→ Available data:
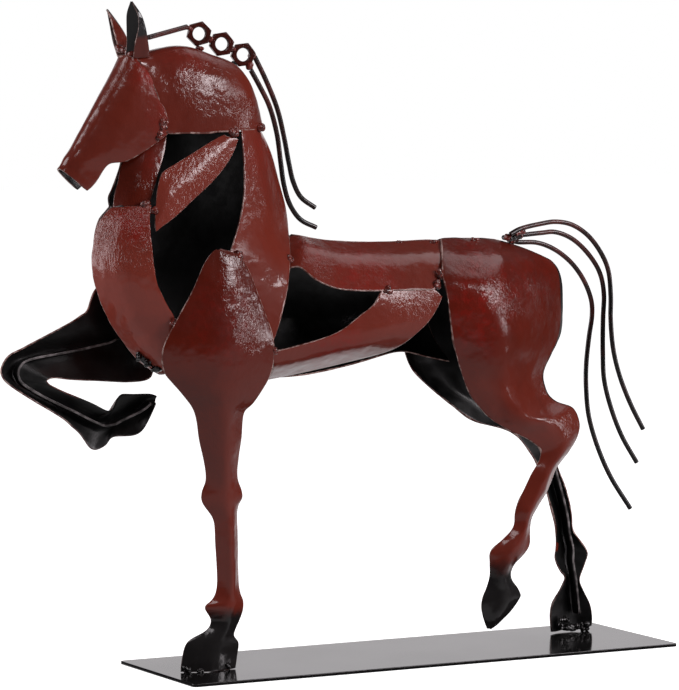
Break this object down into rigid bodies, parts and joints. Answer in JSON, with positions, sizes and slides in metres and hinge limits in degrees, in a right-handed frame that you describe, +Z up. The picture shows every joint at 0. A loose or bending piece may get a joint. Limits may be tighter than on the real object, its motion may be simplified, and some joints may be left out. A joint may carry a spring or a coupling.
{
  "type": "metal horse sculpture",
  "caption": "Trotting horse welded from thin hammered steel sheets with open gaps, bent rod mane and tail, hexagon nuts on the crest, on a flat rectangular base plate.",
  "frame": {"origin": "middle of the base plate's underside, which is the face the sculpture stands on", "axes": "+Z up; +X from the horse's head towards its tail, the longest direction; -Y towards the horse's near (left) side, the side in the picture; y = 0 is the horse's middle plane"},
  "size_m": [0.4226, 0.1, 0.3933],
  "materials": {
    "red_brown_paint": "glossy red-brown paint over hammered steel sheet, black on the inner side",
    "red_brown_paint_nut": "glossy red-brown paint on hexagon nuts",
    "red_brown_paint_rod": "red-brown paint on round steel rod, fading to black at the ends",
    "black_gloss_paint": "smooth glossy black paint",
    "black_inside_paint": "black paint",
    "weld_bead": "lumpy weld bead under glossy paint"
  },
  "bodies": {
    "root": {"base_plate": "black_gloss_paint", "face": "red_brown_paint", "crest": "red_brown_paint", "near_ear": "red_brown_paint", "far_ear": "red_brown_paint", "near_throat": "red_brown_paint", "far_throat": "red_brown_paint", "near_neck_band": "red_brown_paint", "near_withers": "red_brown_paint", "near_chest": "red_brown_paint", "far_chest": "red_brown_paint", "near_back": "red_brown_paint", "near_flank": "red_brown_paint", "far_neck": "red_brown_paint", "far_barrel": "red_brown_paint", "girth": "red_brown_paint", "near_foreleg": "red_brown_paint", "far_foreleg": "red_brown_paint", "near_hind_leg": "red_brown_paint", "far_hind_leg": "red_brown_paint", "near_foreleg_rib": "black_inside_paint", "far_foreleg_rib": "black_inside_paint", "near_hind_rib": "black_inside_paint", "far_hind_rib": "black_inside_paint", "mane_nut_front": "red_brown_paint_nut", "mane_nut_middle": "red_brown_paint_nut", "mane_nut_rear": "red_brown_paint_nut", "mane_rod_near": "red_brown_paint_rod", "mane_rod_far": "red_brown_paint_rod", "tail_rod_top": "red_brown_paint_rod", "tail_rod_middle": "red_brown_paint_rod", "tail_rod_low": "red_brown_paint_rod", "forelock_rod": "red_brown_paint_rod", "mane_weld_front": "weld_bead", "mane_weld_rear": "weld_bead", "tail_weld": "weld_bead", "near_fore_weld": "weld_bead", "far_hind_weld": "weld_bead"}
  },
  "joints": []
}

→ Given problem:
Copy out the whole listing exactly; please set it all down.

→ Output:
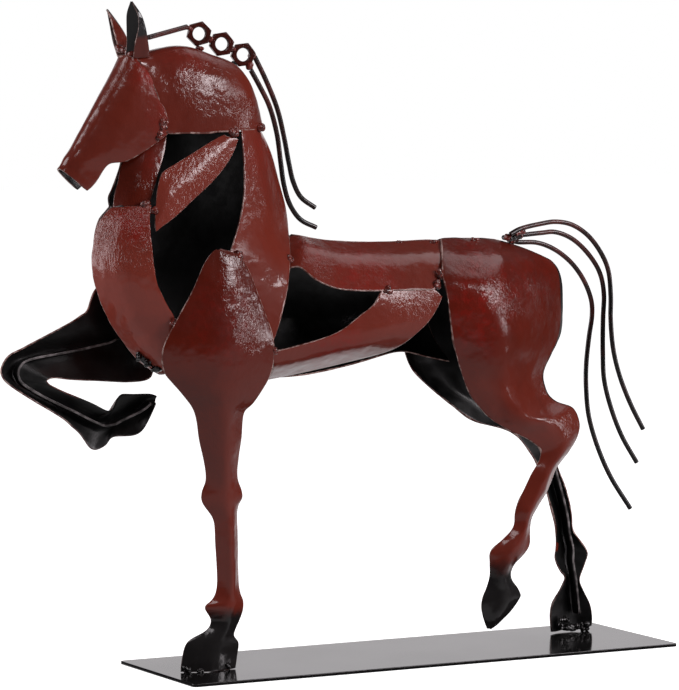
Break this object down into rigid bodies, parts and joints. Answer in JSON, with positions, sizes and slides in metres and hinge limits in degrees, in a right-handed frame that you describe, +Z up. The picture shows every joint at 0. A loose or bending piece may get a joint. Limits may be tighter than on the real object, its motion may be simplified, and some joints may be left out. A joint may carry a spring or a coupling.
{
  "type": "metal horse sculpture",
  "caption": "Trotting horse welded from thin hammered steel sheets with open gaps, bent rod mane and tail, hexagon nuts on the crest, on a flat rectangular base plate.",
  "frame": {"origin": "middle of the base plate's underside, which is the face the sculpture stands on", "axes": "+Z up; +X from the horse's head towards its tail, the longest direction; -Y towards the horse's near (left) side, the side in the picture; y = 0 is the horse's middle plane"},
  "size_m": [0.4226, 0.1, 0.3933],
  "materials": {
    "red_brown_paint": "glossy red-brown paint over hammered steel sheet, black on the inner side",
    "red_brown_paint_nut": "glossy red-brown paint on hexagon nuts",
    "red_brown_paint_rod": "red-brown paint on round steel rod, fading to black at the ends",
    "black_gloss_paint": "smooth glossy black paint",
    "black_inside_paint": "black paint",
    "weld_bead": "lumpy weld bead under glossy paint"
  },
  "bodies": {
    "root": {"base_plate": "black_gloss_paint", "face": "red_brown_paint", "crest": "red_brown_paint", "near_ear": "red_brown_paint", "far_ear": "red_brown_paint", "near_throat": "red_brown_paint", "far_throat": "red_brown_paint", "near_neck_band": "red_brown_paint", "near_withers": "red_brown_paint", "near_chest": "red_brown_paint", "far_chest": "red_brown_paint", "near_back": "red_brown_paint", "near_flank": "red_brown_paint", "far_neck": "red_brown_paint", "far_barrel": "red_brown_paint", "girth": "red_brown_paint", "near_foreleg": "red_brown_paint", "far_foreleg": "red_brown_paint", "near_hind_leg": "red_brown_paint", "far_hind_leg": "red_brown_paint", "near_foreleg_rib": "black_inside_paint", "far_foreleg_rib": "black_inside_paint", "near_hind_rib": "black_inside_paint", "far_hind_rib": "black_inside_paint", "mane_nut_front": "red_brown_paint_nut", "mane_nut_middle": "red_brown_paint_nut", "mane_nut_rear": "red_brown_paint_nut", "mane_rod_near": "red_brown_paint_rod", "mane_rod_far": "red_brown_paint_rod", "tail_rod_top": "red_brown_paint_rod", "tail_rod_middle": "red_brown_paint_rod", "tail_rod_low": "red_brown_paint_rod", "forelock_rod": "red_brown_paint_rod", "mane_weld_front": "weld_bead", "mane_weld_rear": "weld_bead", "tail_weld": "weld_bead", "near_fore_weld": "weld_bead", "far_hind_weld": "weld_bead"}
  },
  "joints": []
}